[Begin]

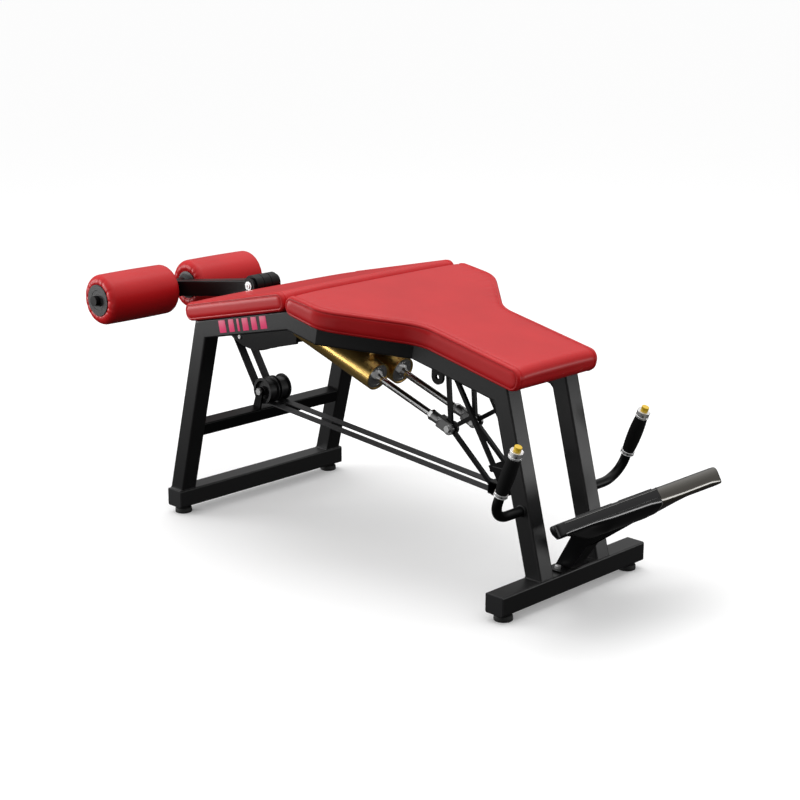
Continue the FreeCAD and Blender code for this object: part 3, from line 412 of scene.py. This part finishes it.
def bead(name, points, radius, material, body, closed=True, sides=10):
    """A round bead swept through points: a weld, a seam line or a bent pipe."""
    count = len(points)
    vertices = []
    for index, place in enumerate(points):
        before = points[(index - 1) % count] if closed or index > 0 else place
        after = points[(index + 1) % count] if closed or index < count - 1 else place
        direction = (after - before).normalized()
        helper = Vector((0.3, 0.2, 0.93)) if abs(direction.z) < 0.9 else Vector((1, 0.1, 0))
        side = direction.cross(helper).normalized()
        vertices += circle(place, side, direction.cross(side), radius, sides)
    faces = grid_faces(count, sides, wrap_rows=closed)
    if not closed:
        faces.append(tuple(reversed(range(sides))))
        faces.append(tuple(range((count - 1) * sides, count * sides)))
    return mesh_object(name, vertices, faces, material, body)


def rounded_block(name, size, place, material, body, bevel=0.001, segments=3):
    """A block with rounded edges, drawn round the origin of a placing matrix."""
    build = bmesh.new()
    bmesh.ops.create_cube(build, size=1.0, matrix=Matrix.Diagonal((*size, 1.0)))
    bmesh.ops.bevel(build, geom=build.edges[:], offset=bevel, segments=segments, affect="EDGES", profile=0.5)
    build.transform(place)
    mesh = bpy.data.meshes.new(name)
    build.to_mesh(mesh)
    build.free()
    mesh.materials.append(MATERIALS[material])
    mesh.shade_smooth()
    return link_piece(name, mesh, material, body)


# ---------------------------------------------------------------- padded pieces

def rounded_outline(length, bottom, top, radius, count):
    """Points round a pad's side profile, square ends rounded: (u, n) with outward normals.

    top is a function of u, so the pad's thickness can change along it.
    """
    corners = [(length - radius, -1, -90), (length - radius, 1, 0), (radius, 1, 90), (radius, -1, 180)]
    arc = count // 10
    flat = count // 2 - 2 * arc
    points = []
    for index, (u, way, start) in enumerate(corners):
        for k in range(arc):
            angle = math.radians(start + 90 * k / arc)
            centre_n = bottom + radius if way < 0 else top(u) - radius
            points.append((u + radius * math.cos(angle), centre_n + radius * math.sin(angle),
                           math.cos(angle), math.sin(angle)))
        if index == 1:
            for k in range(flat):
                u_flat = length - radius + (2 * radius - length) * k / flat
                points.append((u_flat, top(u_flat), 0.0, 1.0))
        if index == 3:
            for k in range(flat):
                points.append((radius + (length - 2 * radius) * k / flat, bottom, 0.0, -1.0))
    return np.array(points)


def pad_piece(name, origin, slope, start, length, top, half_width, node, end_radius):
    """An upholstered pad: one profile carried across the machine and closed by a flat panel on each side.

    Every ring is the profile; a side panel's rings shrink onto its middle line. A seam is a pair of grooves
    that run round the panel, with fine puckers beside them.
    """
    outline = rounded_outline(length, 0.001, top, end_radius, 480)
    u, n, normal_u, normal_n = outline.T
    middle = (n.max() + n.min()) / 2
    width = np.array([half_width(value + start) for value in np.clip(u, 0.0, length)])
    edge_radius = 0.0070
    groove = 0.0020
    piping = 0.0010
    seam_gap = 0.0045
    panel_in = 0.0022
    panel_bulge = 0.0022
    panel_steps = 10
    line_margin = 0.004
    rim_margin = 0.002
    pucker_height = 0.00045
    pucker_reach = 0.020
    crown_height = 0.0030
    settle_depth = 0.0012
    settle_reach = 0.006
    rings = []

    def add_ring(side, from_edge, inset):
        """A profile ring on one side: so far in from the pad's edge, and sunk by inset."""
        rings.append((u - normal_u * inset, side * (width - from_edge), n - normal_n * inset))

    def pucker(distance, phase):
        """Fine folds along the pad, two waves out of step, that fade away from the seam."""
        fade = math.exp(-((distance / pucker_reach) ** 2))
        return pucker_height * fade * (np.sin(u * 190 + phase) + 0.6 * np.sin(u * 317 + 2.1 * phase))

    def panel(side):
        """The side panel from its middle line outwards, gently filled."""
        line_u = np.clip(u, end_radius + line_margin, length - end_radius - line_margin)
        rim_u = u - normal_u * (edge_radius + rim_margin)
        rim_n = n - normal_n * (edge_radius + rim_margin)
        for k in range(panel_steps + 1):
            part = k / panel_steps
            bulge = panel_bulge * (1 - part ** 4)
            rings.append((line_u + (rim_u - line_u) * part, side * (width - panel_in + bulge),
                          middle + (rim_n - middle) * part))

    def edge(side):
        """Groove, piping and rounded edge, then the second seam on the top."""
        add_ring(side, panel_in + groove, edge_radius + 0.0008)
        add_ring(side, panel_in - piping, edge_radius - piping)
        for degrees in (30, 50, 70, 90):
            angle = math.radians(degrees)
            from_edge = panel_in + edge_radius * (1 - math.cos(angle))
            add_ring(side, from_edge, edge_radius * (1 - math.sin(angle)))
        seam = panel_in + edge_radius + seam_gap
        seam_end = seam + 0.0018
        add_ring(side, seam - 0.0016, -piping * 0.4)
        add_ring(side, seam, groove * 0.8)
        add_ring(side, seam_end, -piping)
        return seam_end

    panel(-1)
    inner_from_edge = edge(-1)
    across = 60
    inner = width - inner_from_edge
    for k in range(1, across):
        part = -1 + 2 * k / across
        part = math.copysign(1 - (1 - abs(part)) ** 1.5, part)
        from_seam = (1 - abs(part)) * float(inner.min())
        crown = crown_height * (1 - part ** 4) + pucker(from_seam, 3.0 if part < 0 else 5.0)
        settle = -settle_depth * math.exp(-((from_seam / settle_reach) ** 2))
        lift = (crown + settle) * np.clip(normal_n, 0.0, 1.0) - piping * abs(part) ** 30
        rings.append((u + normal_u * lift, inner * part, n + normal_n * lift))
    tail = len(rings)
    edge(1)
    rings[tail:] = reversed(rings[tail:])
    tail = len(rings)
    panel(1)
    rings[tail:] = reversed(rings[tail:])

    along = Vector((1, 0, slope)).normalized()
    normal = Vector((-slope, 0, 1)).normalized()
    base = Vector(origin)
    vertices = []
    for shape_u, y, shape_n in rings:
        for a, b, c in zip(shape_u, y, shape_n):
            vertices.append(base + along * (a + start) + Y_AXIS * float(b) + normal * float(c))
    piece = mesh_object(name, vertices, grid_faces(len(rings), len(u)), "red_vinyl")
    weld(piece, 0.00002)
    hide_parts(node)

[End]

Make an exact copy of all the data.

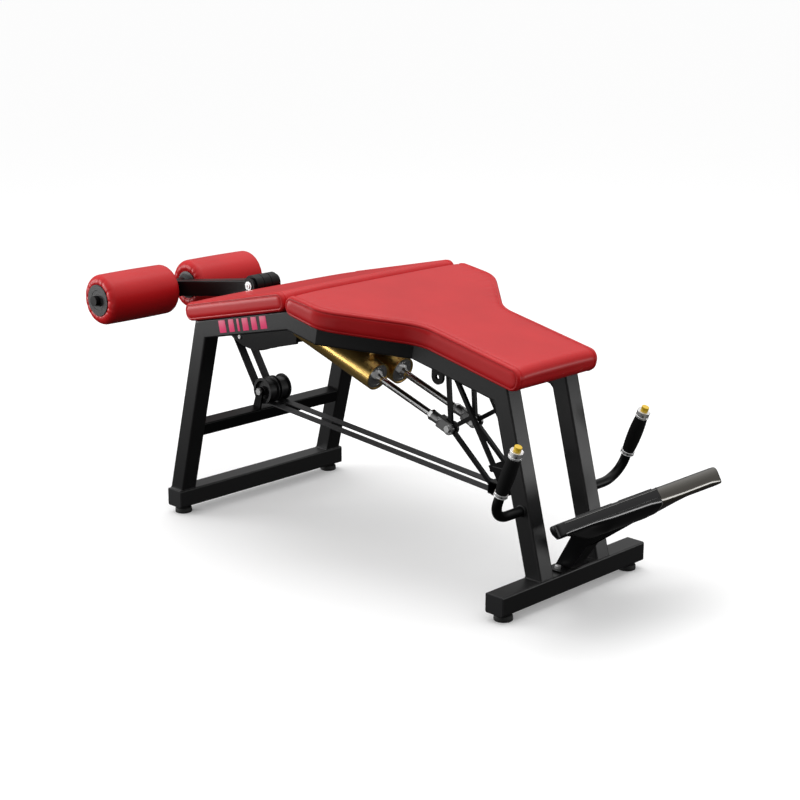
Continue the FreeCAD and Blender code for this object: part 3, from line 412 of scene.py. This part finishes it.
def bead(name, points, radius, material, body, closed=True, sides=10):
    """A round bead swept through points: a weld, a seam line or a bent pipe."""
    count = len(points)
    vertices = []
    for index, place in enumerate(points):
        before = points[(index - 1) % count] if closed or index > 0 else place
        after = points[(index + 1) % count] if closed or index < count - 1 else place
        direction = (after - before).normalized()
        helper = Vector((0.3, 0.2, 0.93)) if abs(direction.z) < 0.9 else Vector((1, 0.1, 0))
        side = direction.cross(helper).normalized()
        vertices += circle(place, side, direction.cross(side), radius, sides)
    faces = grid_faces(count, sides, wrap_rows=closed)
    if not closed:
        faces.append(tuple(reversed(range(sides))))
        faces.append(tuple(range((count - 1) * sides, count * sides)))
    return mesh_object(name, vertices, faces, material, body)


def rounded_block(name, size, place, material, body, bevel=0.001, segments=3):
    """A block with rounded edges, drawn round the origin of a placing matrix."""
    build = bmesh.new()
    bmesh.ops.create_cube(build, size=1.0, matrix=Matrix.Diagonal((*size, 1.0)))
    bmesh.ops.bevel(build, geom=build.edges[:], offset=bevel, segments=segments, affect="EDGES", profile=0.5)
    build.transform(place)
    mesh = bpy.data.meshes.new(name)
    build.to_mesh(mesh)
    build.free()
    mesh.materials.append(MATERIALS[material])
    mesh.shade_smooth()
    return link_piece(name, mesh, material, body)


# ---------------------------------------------------------------- padded pieces

def rounded_outline(length, bottom, top, radius, count):
    """Points round a pad's side profile, square ends rounded: (u, n) with outward normals.

    top is a function of u, so the pad's thickness can change along it.
    """
    corners = [(length - radius, -1, -90), (length - radius, 1, 0), (radius, 1, 90), (radius, -1, 180)]
    arc = count // 10
    flat = count // 2 - 2 * arc
    points = []
    for index, (u, way, start) in enumerate(corners):
        for k in range(arc):
            angle = math.radians(start + 90 * k / arc)
            centre_n = bottom + radius if way < 0 else top(u) - radius
            points.append((u + radius * math.cos(angle), centre_n + radius * math.sin(angle),
                           math.cos(angle), math.sin(angle)))
        if index == 1:
            for k in range(flat):
                u_flat = length - radius + (2 * radius - length) * k / flat
                points.append((u_flat, top(u_flat), 0.0, 1.0))
        if index == 3:
            for k in range(flat):
                points.append((radius + (length - 2 * radius) * k / flat, bottom, 0.0, -1.0))
    return np.array(points)


def pad_piece(name, origin, slope, start, length, top, half_width, node, end_radius):
    """An upholstered pad: one profile carried across the machine and closed by a flat panel on each side.

    Every ring is the profile; a side panel's rings shrink onto its middle line. A seam is a pair of grooves
    that run round the panel, with fine puckers beside them.
    """
    outline = rounded_outline(length, 0.001, top, end_radius, 480)
    u, n, normal_u, normal_n = outline.T
    middle = (n.max() + n.min()) / 2
    width = np.array([half_width(value + start) for value in np.clip(u, 0.0, length)])
    edge_radius = 0.0070
    groove = 0.0020
    piping = 0.0010
    seam_gap = 0.0045
    panel_in = 0.0022
    panel_bulge = 0.0022
    panel_steps = 10
    line_margin = 0.004
    rim_margin = 0.002
    pucker_height = 0.00045
    pucker_reach = 0.020
    crown_height = 0.0030
    settle_depth = 0.0012
    settle_reach = 0.006
    rings = []

    def add_ring(side, from_edge, inset):
        """A profile ring on one side: so far in from the pad's edge, and sunk by inset."""
        rings.append((u - normal_u * inset, side * (width - from_edge), n - normal_n * inset))

    def pucker(distance, phase):
        """Fine folds along the pad, two waves out of step, that fade away from the seam."""
        fade = math.exp(-((distance / pucker_reach) ** 2))
        return pucker_height * fade * (np.sin(u * 190 + phase) + 0.6 * np.sin(u * 317 + 2.1 * phase))

    def panel(side):
        """The side panel from its middle line outwards, gently filled."""
        line_u = np.clip(u, end_radius + line_margin, length - end_radius - line_margin)
        rim_u = u - normal_u * (edge_radius + rim_margin)
        rim_n = n - normal_n * (edge_radius + rim_margin)
        for k in range(panel_steps + 1):
            part = k / panel_steps
            bulge = panel_bulge * (1 - part ** 4)
            rings.append((line_u + (rim_u - line_u) * part, side * (width - panel_in + bulge),
                          middle + (rim_n - middle) * part))

    def edge(side):
        """Groove, piping and rounded edge, then the second seam on the top."""
        add_ring(side, panel_in + groove, edge_radius + 0.0008)
        add_ring(side, panel_in - piping, edge_radius - piping)
        for degrees in (30, 50, 70, 90):
            angle = math.radians(degrees)
            from_edge = panel_in + edge_radius * (1 - math.cos(angle))
            add_ring(side, from_edge, edge_radius * (1 - math.sin(angle)))
        seam = panel_in + edge_radius + seam_gap
        seam_end = seam + 0.0018
        add_ring(side, seam - 0.0016, -piping * 0.4)
        add_ring(side, seam, groove * 0.8)
        add_ring(side, seam_end, -piping)
        return seam_end

    panel(-1)
    inner_from_edge = edge(-1)
    across = 60
    inner = width - inner_from_edge
    for k in range(1, across):
        part = -1 + 2 * k / across
        part = math.copysign(1 - (1 - abs(part)) ** 1.5, part)
        from_seam = (1 - abs(part)) * float(inner.min())
        crown = crown_height * (1 - part ** 4) + pucker(from_seam, 3.0 if part < 0 else 5.0)
        settle = -settle_depth * math.exp(-((from_seam / settle_reach) ** 2))
        lift = (crown + settle) * np.clip(normal_n, 0.0, 1.0) - piping * abs(part) ** 30
        rings.append((u + normal_u * lift, inner * part, n + normal_n * lift))
    tail = len(rings)
    edge(1)
    rings[tail:] = reversed(rings[tail:])
    tail = len(rings)
    panel(1)
    rings[tail:] = reversed(rings[tail:])

    along = Vector((1, 0, slope)).normalized()
    normal = Vector((-slope, 0, 1)).normalized()
    base = Vector(origin)
    vertices = []
    for shape_u, y, shape_n in rings:
        for a, b, c in zip(shape_u, y, shape_n):
            vertices.append(base + along * (a + start) + Y_AXIS * float(b) + normal * float(c))
    piece = mesh_object(name, vertices, grid_faces(len(rings), len(u)), "red_vinyl")
    weld(piece, 0.00002)
    hide_parts(node)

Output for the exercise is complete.